● **Exercise prompt**: In the records below, begin at the line that has "Turn this picture" and stop after the line that has "its cut stem."; quote those lines verbatim and nothing more.

-- START Materials provided --

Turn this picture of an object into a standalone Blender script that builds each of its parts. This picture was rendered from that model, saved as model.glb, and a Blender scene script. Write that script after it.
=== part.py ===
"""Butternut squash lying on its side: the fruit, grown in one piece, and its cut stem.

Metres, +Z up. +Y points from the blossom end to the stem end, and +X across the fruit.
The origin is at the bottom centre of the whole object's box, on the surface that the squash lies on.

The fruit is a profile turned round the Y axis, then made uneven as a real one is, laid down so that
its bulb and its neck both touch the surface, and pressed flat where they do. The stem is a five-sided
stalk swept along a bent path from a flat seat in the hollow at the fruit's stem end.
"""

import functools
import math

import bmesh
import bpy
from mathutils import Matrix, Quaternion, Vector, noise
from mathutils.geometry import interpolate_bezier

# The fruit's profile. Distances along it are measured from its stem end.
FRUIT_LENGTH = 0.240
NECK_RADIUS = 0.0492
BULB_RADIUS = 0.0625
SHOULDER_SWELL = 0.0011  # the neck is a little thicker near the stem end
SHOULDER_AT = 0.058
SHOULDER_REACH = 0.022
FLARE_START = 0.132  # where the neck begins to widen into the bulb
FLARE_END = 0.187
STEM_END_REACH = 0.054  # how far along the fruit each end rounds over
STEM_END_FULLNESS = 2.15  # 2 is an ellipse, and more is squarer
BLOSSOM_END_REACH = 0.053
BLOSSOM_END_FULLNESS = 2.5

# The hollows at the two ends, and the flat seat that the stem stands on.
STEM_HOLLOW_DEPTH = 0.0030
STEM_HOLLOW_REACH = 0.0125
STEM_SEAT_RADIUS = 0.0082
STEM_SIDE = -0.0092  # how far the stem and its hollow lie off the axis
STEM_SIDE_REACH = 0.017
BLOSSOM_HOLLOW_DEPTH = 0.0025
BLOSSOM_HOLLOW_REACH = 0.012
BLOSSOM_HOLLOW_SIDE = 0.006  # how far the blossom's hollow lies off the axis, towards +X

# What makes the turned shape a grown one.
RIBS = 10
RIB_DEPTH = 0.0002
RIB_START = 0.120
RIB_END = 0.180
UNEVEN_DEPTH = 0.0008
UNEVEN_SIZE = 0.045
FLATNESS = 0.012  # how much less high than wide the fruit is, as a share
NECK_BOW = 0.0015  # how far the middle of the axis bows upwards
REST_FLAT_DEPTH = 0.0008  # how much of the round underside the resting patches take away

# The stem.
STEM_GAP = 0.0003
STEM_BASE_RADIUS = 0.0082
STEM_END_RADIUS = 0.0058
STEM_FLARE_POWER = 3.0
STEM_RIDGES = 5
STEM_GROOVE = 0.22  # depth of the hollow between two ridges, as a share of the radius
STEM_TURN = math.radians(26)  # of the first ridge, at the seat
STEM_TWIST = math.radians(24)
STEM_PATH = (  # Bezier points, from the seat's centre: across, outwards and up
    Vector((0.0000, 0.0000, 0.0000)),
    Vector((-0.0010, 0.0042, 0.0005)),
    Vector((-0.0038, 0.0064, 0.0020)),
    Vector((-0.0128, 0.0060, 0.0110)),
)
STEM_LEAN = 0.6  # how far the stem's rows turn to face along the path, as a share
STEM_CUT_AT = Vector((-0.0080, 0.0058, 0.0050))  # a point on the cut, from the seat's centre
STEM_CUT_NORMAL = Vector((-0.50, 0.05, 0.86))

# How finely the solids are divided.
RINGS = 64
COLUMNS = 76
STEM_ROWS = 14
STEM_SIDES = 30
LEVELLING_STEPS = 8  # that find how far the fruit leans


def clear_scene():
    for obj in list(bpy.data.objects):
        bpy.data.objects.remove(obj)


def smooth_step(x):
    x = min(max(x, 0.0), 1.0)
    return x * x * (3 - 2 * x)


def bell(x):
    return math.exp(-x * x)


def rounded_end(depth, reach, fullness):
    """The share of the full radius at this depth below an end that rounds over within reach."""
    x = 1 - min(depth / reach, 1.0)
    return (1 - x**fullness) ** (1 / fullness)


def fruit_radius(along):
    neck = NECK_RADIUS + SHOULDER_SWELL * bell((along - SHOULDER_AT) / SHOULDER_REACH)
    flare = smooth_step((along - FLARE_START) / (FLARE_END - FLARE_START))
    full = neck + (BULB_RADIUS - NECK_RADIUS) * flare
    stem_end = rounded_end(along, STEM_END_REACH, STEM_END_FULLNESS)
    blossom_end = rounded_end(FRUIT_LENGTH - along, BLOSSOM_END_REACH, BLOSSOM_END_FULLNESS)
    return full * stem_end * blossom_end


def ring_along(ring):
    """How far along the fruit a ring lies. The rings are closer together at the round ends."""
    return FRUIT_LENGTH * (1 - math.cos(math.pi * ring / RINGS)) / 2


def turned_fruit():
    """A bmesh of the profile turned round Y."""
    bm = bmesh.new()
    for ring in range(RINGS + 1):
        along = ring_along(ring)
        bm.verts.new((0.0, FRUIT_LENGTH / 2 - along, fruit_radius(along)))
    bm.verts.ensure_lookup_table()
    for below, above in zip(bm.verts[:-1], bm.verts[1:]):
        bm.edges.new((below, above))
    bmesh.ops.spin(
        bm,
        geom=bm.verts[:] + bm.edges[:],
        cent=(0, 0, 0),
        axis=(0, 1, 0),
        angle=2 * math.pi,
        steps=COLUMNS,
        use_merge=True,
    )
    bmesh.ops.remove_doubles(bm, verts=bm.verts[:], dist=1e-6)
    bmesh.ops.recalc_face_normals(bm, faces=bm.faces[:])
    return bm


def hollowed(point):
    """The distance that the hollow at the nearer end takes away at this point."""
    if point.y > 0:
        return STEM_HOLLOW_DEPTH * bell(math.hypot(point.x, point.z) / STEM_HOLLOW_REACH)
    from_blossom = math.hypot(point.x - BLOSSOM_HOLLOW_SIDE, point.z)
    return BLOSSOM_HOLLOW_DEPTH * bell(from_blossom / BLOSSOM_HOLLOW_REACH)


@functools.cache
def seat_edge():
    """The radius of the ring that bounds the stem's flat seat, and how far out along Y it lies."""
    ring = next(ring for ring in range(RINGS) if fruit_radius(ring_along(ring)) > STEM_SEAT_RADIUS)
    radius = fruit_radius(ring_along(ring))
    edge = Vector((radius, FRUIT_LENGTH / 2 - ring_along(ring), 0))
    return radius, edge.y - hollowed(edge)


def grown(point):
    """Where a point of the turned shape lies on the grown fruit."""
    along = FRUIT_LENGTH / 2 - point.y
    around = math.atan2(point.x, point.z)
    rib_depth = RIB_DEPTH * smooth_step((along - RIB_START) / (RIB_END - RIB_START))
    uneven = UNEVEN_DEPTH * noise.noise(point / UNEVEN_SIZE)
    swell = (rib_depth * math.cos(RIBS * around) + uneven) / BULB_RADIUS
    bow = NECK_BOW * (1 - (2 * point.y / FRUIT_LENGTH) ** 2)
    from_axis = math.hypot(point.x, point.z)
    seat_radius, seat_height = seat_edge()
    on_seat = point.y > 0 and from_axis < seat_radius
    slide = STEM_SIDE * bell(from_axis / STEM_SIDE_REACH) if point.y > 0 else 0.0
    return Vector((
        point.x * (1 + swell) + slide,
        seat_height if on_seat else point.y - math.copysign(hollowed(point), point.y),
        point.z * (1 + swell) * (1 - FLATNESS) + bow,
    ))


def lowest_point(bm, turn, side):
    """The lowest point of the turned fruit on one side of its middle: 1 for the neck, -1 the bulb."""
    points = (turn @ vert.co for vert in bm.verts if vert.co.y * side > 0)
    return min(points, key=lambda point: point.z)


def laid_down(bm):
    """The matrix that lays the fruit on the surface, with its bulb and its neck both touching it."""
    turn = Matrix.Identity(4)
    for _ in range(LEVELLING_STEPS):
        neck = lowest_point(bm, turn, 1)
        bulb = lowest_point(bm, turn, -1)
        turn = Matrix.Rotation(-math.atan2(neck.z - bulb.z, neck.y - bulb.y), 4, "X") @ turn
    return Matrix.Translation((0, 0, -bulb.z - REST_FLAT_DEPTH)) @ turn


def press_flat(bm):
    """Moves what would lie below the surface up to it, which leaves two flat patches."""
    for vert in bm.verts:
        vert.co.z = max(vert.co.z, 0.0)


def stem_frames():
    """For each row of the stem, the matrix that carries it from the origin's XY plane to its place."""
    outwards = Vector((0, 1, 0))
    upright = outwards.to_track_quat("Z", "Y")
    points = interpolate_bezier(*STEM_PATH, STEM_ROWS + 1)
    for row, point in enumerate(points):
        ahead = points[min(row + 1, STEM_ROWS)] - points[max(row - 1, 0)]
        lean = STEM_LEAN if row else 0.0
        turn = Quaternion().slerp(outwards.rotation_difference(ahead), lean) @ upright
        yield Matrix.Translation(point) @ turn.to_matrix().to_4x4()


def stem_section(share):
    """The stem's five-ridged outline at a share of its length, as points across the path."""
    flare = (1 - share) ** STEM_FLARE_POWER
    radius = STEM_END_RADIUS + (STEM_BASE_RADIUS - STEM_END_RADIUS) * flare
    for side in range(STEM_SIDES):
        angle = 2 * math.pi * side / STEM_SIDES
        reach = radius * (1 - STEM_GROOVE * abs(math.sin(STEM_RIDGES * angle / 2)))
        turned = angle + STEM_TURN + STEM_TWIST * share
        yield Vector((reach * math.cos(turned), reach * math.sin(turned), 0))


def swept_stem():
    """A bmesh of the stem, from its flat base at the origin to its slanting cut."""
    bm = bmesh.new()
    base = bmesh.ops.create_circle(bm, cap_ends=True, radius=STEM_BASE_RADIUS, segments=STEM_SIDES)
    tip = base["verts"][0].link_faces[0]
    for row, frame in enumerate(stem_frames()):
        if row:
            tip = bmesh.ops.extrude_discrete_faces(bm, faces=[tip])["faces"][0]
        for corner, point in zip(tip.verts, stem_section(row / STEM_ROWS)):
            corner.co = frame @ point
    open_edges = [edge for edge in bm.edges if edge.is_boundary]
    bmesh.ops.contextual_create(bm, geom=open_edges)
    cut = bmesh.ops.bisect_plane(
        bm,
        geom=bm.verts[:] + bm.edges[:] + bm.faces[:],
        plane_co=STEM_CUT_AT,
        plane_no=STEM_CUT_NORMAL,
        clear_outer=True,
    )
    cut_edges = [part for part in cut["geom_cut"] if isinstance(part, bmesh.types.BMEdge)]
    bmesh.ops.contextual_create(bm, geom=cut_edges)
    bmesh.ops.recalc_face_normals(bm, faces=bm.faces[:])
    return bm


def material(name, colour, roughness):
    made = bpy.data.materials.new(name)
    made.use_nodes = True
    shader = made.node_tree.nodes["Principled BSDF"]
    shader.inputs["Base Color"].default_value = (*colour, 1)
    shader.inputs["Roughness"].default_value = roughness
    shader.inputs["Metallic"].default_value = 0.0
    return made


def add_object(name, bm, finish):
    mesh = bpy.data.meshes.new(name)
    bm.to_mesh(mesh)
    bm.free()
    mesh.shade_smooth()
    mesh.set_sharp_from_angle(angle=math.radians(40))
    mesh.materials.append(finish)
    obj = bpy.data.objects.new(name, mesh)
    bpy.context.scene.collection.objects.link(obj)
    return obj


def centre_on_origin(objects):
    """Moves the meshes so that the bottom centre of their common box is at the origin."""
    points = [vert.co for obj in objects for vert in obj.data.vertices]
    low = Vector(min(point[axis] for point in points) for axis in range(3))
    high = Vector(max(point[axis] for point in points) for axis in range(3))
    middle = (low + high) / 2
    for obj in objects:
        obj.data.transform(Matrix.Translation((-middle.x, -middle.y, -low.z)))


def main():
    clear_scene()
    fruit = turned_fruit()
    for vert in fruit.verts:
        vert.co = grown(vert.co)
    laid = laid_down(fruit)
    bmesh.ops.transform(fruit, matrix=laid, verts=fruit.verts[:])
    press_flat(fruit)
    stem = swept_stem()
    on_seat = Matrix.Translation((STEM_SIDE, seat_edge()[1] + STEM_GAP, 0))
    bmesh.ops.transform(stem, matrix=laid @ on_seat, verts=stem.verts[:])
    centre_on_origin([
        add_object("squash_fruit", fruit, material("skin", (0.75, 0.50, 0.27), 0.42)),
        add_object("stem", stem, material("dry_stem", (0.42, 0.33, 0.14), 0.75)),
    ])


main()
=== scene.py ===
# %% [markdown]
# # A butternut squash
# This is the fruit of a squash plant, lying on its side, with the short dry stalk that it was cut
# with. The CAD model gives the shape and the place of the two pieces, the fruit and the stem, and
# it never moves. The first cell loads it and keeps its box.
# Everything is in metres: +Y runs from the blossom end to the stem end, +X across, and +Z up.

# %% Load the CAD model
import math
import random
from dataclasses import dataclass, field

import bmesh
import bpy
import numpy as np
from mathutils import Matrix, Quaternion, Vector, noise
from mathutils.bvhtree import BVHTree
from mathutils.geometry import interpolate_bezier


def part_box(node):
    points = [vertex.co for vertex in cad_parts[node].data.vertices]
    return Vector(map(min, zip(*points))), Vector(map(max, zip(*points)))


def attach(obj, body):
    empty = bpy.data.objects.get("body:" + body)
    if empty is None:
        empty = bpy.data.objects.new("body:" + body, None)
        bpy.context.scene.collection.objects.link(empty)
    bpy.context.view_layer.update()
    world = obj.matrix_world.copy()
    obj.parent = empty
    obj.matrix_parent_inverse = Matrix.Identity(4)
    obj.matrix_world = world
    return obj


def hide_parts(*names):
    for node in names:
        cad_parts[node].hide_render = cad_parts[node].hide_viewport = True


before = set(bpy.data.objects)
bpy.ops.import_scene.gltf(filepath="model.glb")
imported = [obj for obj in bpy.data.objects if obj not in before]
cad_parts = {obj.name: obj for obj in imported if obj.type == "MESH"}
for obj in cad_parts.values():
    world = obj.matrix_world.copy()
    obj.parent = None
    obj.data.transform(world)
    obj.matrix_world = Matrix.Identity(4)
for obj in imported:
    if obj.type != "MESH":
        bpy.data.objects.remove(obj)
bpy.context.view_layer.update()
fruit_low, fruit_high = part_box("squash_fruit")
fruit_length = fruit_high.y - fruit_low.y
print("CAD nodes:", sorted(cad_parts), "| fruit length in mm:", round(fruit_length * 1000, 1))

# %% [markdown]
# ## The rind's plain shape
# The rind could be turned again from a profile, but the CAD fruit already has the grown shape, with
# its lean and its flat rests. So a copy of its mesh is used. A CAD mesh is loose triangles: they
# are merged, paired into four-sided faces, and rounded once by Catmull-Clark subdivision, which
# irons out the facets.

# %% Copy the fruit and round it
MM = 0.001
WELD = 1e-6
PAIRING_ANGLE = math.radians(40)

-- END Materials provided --
-- START Materials provided --

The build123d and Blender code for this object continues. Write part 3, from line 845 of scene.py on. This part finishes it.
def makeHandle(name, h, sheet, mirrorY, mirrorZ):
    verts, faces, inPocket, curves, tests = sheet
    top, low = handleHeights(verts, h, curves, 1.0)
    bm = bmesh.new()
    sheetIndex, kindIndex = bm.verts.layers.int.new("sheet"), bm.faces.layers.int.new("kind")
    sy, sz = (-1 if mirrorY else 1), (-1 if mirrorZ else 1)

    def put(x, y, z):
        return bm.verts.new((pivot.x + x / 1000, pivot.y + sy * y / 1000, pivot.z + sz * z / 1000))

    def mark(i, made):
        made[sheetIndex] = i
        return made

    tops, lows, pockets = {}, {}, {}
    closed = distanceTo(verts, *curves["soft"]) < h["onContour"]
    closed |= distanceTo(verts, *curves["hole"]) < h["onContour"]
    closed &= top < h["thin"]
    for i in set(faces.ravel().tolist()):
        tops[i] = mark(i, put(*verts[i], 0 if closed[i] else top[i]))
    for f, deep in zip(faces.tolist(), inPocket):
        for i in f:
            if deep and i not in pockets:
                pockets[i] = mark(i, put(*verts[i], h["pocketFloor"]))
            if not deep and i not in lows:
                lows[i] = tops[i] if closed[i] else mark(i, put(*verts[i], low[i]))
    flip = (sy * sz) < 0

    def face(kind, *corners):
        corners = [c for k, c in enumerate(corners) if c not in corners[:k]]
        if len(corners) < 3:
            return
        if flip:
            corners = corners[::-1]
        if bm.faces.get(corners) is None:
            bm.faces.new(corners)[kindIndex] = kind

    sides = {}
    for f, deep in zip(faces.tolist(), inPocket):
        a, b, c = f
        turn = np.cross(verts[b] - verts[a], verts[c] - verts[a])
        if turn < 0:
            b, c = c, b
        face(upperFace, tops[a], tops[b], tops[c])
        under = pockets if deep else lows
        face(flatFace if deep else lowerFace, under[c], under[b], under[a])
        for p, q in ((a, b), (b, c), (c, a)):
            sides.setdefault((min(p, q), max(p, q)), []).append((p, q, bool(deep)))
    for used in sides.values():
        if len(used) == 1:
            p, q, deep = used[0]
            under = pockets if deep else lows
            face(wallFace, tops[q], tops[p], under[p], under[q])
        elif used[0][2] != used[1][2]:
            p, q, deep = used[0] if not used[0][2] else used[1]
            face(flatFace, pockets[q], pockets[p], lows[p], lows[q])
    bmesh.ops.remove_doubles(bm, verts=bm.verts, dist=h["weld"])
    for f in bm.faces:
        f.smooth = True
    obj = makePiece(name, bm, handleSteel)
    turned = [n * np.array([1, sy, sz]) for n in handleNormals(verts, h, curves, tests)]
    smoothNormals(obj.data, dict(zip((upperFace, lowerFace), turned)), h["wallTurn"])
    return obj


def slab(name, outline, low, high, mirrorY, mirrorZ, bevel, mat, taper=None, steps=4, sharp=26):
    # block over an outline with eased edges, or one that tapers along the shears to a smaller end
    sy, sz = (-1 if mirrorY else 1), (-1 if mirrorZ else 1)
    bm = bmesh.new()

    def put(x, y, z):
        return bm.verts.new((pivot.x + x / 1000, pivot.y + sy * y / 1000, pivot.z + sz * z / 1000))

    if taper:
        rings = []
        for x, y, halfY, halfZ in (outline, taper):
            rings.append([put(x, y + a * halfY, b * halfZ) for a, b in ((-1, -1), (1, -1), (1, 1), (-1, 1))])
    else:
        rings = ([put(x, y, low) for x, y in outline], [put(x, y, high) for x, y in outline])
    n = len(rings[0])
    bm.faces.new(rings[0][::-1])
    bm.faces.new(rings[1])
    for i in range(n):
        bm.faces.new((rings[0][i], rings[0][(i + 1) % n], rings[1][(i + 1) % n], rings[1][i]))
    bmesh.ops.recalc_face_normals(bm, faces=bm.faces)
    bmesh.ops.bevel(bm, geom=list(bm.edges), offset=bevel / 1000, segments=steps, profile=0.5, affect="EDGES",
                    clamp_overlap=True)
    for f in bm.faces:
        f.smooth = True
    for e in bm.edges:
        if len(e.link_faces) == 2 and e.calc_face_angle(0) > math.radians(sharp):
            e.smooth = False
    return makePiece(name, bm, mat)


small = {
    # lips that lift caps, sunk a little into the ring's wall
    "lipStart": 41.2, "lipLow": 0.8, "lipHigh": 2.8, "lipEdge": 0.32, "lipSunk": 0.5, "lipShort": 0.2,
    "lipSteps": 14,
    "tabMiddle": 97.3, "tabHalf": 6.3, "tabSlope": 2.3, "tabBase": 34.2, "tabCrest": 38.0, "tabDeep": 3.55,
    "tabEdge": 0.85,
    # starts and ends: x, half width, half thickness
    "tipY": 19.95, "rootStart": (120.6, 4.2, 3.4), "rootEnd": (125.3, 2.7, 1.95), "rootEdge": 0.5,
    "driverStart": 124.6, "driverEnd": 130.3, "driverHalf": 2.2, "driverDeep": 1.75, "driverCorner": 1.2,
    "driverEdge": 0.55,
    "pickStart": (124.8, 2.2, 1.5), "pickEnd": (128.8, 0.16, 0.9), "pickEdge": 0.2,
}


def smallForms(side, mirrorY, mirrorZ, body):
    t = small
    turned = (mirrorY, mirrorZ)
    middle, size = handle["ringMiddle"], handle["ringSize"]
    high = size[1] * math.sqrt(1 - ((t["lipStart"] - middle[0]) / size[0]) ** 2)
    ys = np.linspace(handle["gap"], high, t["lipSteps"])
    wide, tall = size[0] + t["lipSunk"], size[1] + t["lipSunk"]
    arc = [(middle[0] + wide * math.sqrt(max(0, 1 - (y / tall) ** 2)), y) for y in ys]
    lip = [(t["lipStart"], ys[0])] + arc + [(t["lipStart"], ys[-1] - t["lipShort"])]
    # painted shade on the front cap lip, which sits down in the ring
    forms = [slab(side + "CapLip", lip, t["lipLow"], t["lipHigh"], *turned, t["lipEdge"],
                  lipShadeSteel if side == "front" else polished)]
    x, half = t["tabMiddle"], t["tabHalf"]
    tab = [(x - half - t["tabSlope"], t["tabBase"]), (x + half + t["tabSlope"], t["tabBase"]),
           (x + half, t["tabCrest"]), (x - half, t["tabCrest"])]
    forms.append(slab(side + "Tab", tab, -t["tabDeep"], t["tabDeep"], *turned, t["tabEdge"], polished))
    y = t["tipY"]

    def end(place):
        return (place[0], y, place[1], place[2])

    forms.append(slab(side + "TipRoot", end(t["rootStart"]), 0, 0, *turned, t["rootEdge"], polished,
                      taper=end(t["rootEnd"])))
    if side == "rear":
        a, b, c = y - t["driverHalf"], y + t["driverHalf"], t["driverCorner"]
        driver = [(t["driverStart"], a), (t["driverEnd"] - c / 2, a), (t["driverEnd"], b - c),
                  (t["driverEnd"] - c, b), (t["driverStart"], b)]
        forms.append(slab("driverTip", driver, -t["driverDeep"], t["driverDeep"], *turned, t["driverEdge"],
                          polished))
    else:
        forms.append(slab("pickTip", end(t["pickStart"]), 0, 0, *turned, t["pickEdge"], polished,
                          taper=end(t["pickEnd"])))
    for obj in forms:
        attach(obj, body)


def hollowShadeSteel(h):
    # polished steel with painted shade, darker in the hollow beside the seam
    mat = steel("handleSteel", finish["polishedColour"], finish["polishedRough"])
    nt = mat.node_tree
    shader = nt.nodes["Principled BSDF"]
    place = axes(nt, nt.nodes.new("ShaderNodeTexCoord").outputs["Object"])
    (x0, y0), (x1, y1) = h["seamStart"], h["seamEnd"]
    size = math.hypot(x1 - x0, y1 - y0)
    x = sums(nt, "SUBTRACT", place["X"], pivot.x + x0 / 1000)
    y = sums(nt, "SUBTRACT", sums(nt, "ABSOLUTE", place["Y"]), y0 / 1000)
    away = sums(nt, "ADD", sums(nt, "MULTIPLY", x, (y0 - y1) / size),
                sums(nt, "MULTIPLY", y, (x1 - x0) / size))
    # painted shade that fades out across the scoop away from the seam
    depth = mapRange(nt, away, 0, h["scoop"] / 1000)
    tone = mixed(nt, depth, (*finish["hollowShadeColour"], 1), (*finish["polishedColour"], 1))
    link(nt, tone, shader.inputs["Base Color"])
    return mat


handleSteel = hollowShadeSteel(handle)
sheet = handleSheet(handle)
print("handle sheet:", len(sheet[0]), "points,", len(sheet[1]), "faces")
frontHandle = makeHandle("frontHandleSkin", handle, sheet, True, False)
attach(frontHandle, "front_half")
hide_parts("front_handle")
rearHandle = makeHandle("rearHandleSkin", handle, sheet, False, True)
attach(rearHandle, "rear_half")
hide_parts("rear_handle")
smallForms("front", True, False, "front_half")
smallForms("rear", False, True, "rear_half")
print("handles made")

-- END Materials provided --

● **Solved problem**:
Turn this picture of an object into a standalone Blender script that builds each of its parts. This picture was rendered from that model, saved as model.glb, and a Blender scene script. Write that script after it.
=== part.py ===
"""Butternut squash lying on its side: the fruit, grown in one piece, and its cut stem.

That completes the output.